## PROBLEM TO SOLVE
Repeat, line for line, the entries printed below.

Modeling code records

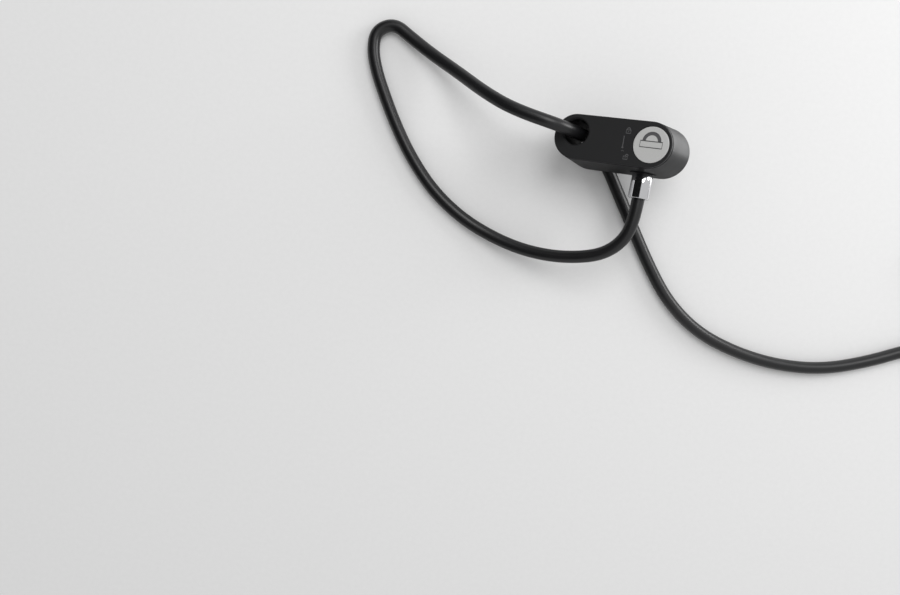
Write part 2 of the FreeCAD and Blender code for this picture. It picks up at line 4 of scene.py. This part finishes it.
import bpy
from mathutils import Euler, Matrix, Vector
from mathutils.kdtree import KDTree
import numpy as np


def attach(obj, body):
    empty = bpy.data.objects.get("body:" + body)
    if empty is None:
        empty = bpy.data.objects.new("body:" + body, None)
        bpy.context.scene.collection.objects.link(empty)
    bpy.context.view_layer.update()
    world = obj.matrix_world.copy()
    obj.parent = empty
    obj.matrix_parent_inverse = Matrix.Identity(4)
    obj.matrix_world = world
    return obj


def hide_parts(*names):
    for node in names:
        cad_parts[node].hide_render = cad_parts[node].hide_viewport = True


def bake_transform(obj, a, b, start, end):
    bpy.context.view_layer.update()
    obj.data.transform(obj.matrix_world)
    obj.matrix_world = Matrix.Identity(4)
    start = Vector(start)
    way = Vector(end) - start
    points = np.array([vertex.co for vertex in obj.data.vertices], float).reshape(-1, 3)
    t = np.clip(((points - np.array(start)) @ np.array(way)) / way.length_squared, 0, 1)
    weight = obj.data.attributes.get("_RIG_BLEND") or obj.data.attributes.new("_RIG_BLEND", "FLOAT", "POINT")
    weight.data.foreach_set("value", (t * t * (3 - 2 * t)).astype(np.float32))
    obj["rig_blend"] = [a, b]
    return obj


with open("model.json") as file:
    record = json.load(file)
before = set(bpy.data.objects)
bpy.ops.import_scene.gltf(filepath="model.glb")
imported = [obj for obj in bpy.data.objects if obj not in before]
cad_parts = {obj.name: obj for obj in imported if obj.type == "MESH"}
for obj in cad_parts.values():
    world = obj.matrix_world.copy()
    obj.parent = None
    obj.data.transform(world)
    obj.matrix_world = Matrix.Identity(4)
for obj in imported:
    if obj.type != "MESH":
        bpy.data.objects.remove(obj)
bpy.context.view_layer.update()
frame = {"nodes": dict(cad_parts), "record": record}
MM = 0.001

# Sizes below are in millimetres and angles in degrees, except where a line says otherwise.

# ---- the lock head's own axes, as in the design: x along it, y across it, z out of its front face ----
LEAN = 28.9
FACE_MIDDLE = (-9.54, 7.35, 49.98)
CORE_X = 24.4
HEAD = Matrix.Translation(Vector(FACE_MIDDLE) * MM) @ Matrix.Rotation(math.radians(-LEAN), 4, "Y")


# ---- mesh helpers ----
DISC_SIDES = 24


def mesh_piece(name, verts, faces, place, body, smooth_angle=35.0):
    """A mesh drawn in millimetres in the axes of place, which rides on body."""
    data = bpy.data.meshes.new(name)
    data.from_pydata([place @ (Vector(v) * MM) for v in verts], [], faces)
    data.update()
    data.shade_smooth()
    data.set_sharp_from_angle(angle=math.radians(smooth_angle))
    out = bpy.data.objects.new(name, data)
    bpy.context.scene.collection.objects.link(out)
    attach(out, body)
    return out


def arc(x, y, radius, start, end, steps):
    """Points on a round stretch from one angle to another, with both ends."""
    turns = [math.radians(start + (end - start) * k / steps) for k in range(steps + 1)]
    return [(x + radius * math.cos(a), y + radius * math.sin(a)) for a in turns]


def circle(x, y, radius, sides):
    return arc(x, y, radius, 0, 360, sides)[:-1]


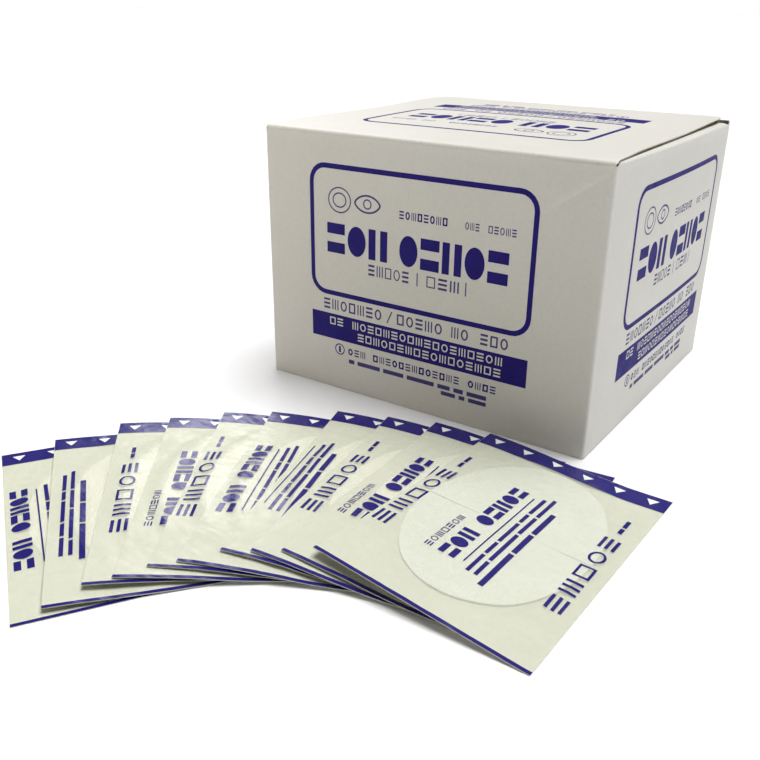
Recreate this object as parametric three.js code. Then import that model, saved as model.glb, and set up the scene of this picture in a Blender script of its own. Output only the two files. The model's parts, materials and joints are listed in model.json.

## WRITTEN ANSWER
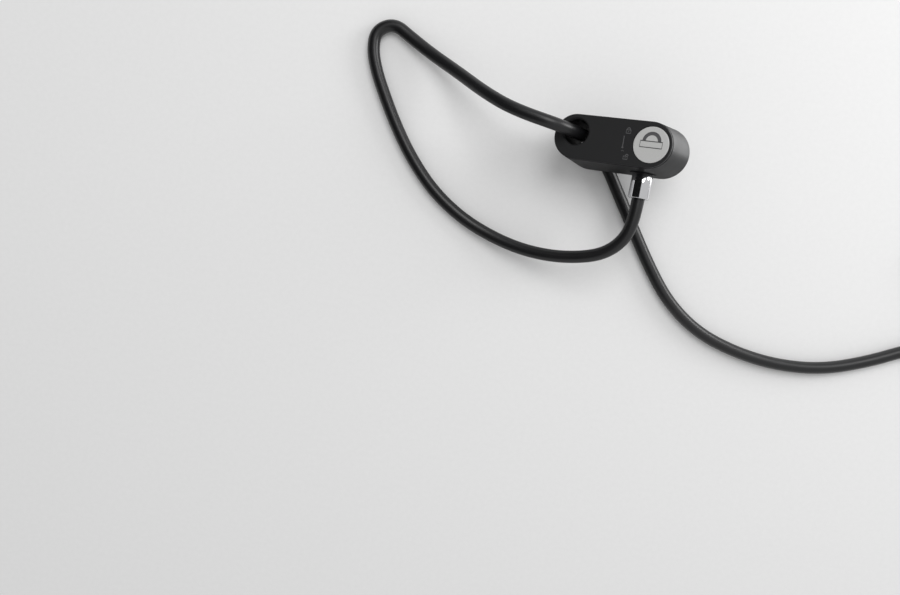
Write part 2 of the FreeCAD and Blender code for this picture. It picks up at line 4 of scene.py. This part finishes it.
import bpy
from mathutils import Euler, Matrix, Vector
from mathutils.kdtree import KDTree
import numpy as np


def attach(obj, body):
    empty = bpy.data.objects.get("body:" + body)
    if empty is None:
        empty = bpy.data.objects.new("body:" + body, None)
        bpy.context.scene.collection.objects.link(empty)
    bpy.context.view_layer.update()
    world = obj.matrix_world.copy()
    obj.parent = empty
    obj.matrix_parent_inverse = Matrix.Identity(4)
    obj.matrix_world = world
    return obj


def hide_parts(*names):
    for node in names:
        cad_parts[node].hide_render = cad_parts[node].hide_viewport = True


def bake_transform(obj, a, b, start, end):
    bpy.context.view_layer.update()
    obj.data.transform(obj.matrix_world)
    obj.matrix_world = Matrix.Identity(4)
    start = Vector(start)
    way = Vector(end) - start
    points = np.array([vertex.co for vertex in obj.data.vertices], float).reshape(-1, 3)
    t = np.clip(((points - np.array(start)) @ np.array(way)) / way.length_squared, 0, 1)
    weight = obj.data.attributes.get("_RIG_BLEND") or obj.data.attributes.new("_RIG_BLEND", "FLOAT", "POINT")
    weight.data.foreach_set("value", (t * t * (3 - 2 * t)).astype(np.float32))
    obj["rig_blend"] = [a, b]
    return obj


with open("model.json") as file:
    record = json.load(file)
before = set(bpy.data.objects)
bpy.ops.import_scene.gltf(filepath="model.glb")
imported = [obj for obj in bpy.data.objects if obj not in before]
cad_parts = {obj.name: obj for obj in imported if obj.type == "MESH"}
for obj in cad_parts.values():
    world = obj.matrix_world.copy()
    obj.parent = None
    obj.data.transform(world)
    obj.matrix_world = Matrix.Identity(4)
for obj in imported:
    if obj.type != "MESH":
        bpy.data.objects.remove(obj)
bpy.context.view_layer.update()
frame = {"nodes": dict(cad_parts), "record": record}
MM = 0.001

# Sizes below are in millimetres and angles in degrees, except where a line says otherwise.

# ---- the lock head's own axes, as in the design: x along it, y across it, z out of its front face ----
LEAN = 28.9
FACE_MIDDLE = (-9.54, 7.35, 49.98)
CORE_X = 24.4
HEAD = Matrix.Translation(Vector(FACE_MIDDLE) * MM) @ Matrix.Rotation(math.radians(-LEAN), 4, "Y")


# ---- mesh helpers ----
DISC_SIDES = 24


def mesh_piece(name, verts, faces, place, body, smooth_angle=35.0):
    """A mesh drawn in millimetres in the axes of place, which rides on body."""
    data = bpy.data.meshes.new(name)
    data.from_pydata([place @ (Vector(v) * MM) for v in verts], [], faces)
    data.update()
    data.shade_smooth()
    data.set_sharp_from_angle(angle=math.radians(smooth_angle))
    out = bpy.data.objects.new(name, data)
    bpy.context.scene.collection.objects.link(out)
    attach(out, body)
    return out


def arc(x, y, radius, start, end, steps):
    """Points on a round stretch from one angle to another, with both ends."""
    turns = [math.radians(start + (end - start) * k / steps) for k in range(steps + 1)]
    return [(x + radius * math.cos(a), y + radius * math.sin(a)) for a in turns]


def circle(x, y, radius, sides):
    return arc(x, y, radius, 0, 360, sides)[:-1]


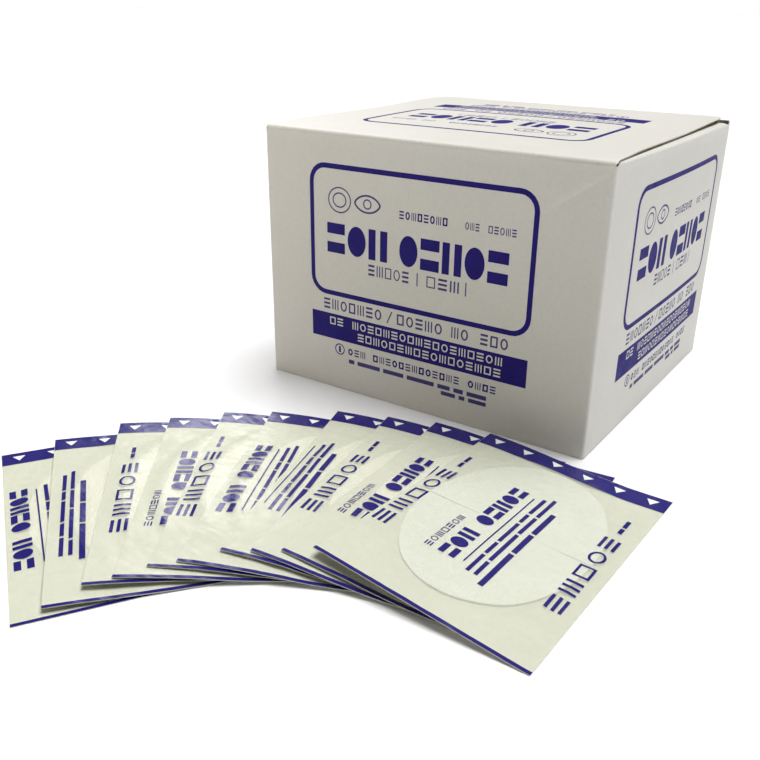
Recreate this object as parametric three.js code. Then import that model, saved as model.glb, and set up the scene of this picture in a Blender script of its own. Output only the two files. The model's parts, materials and joints are listed in model.json.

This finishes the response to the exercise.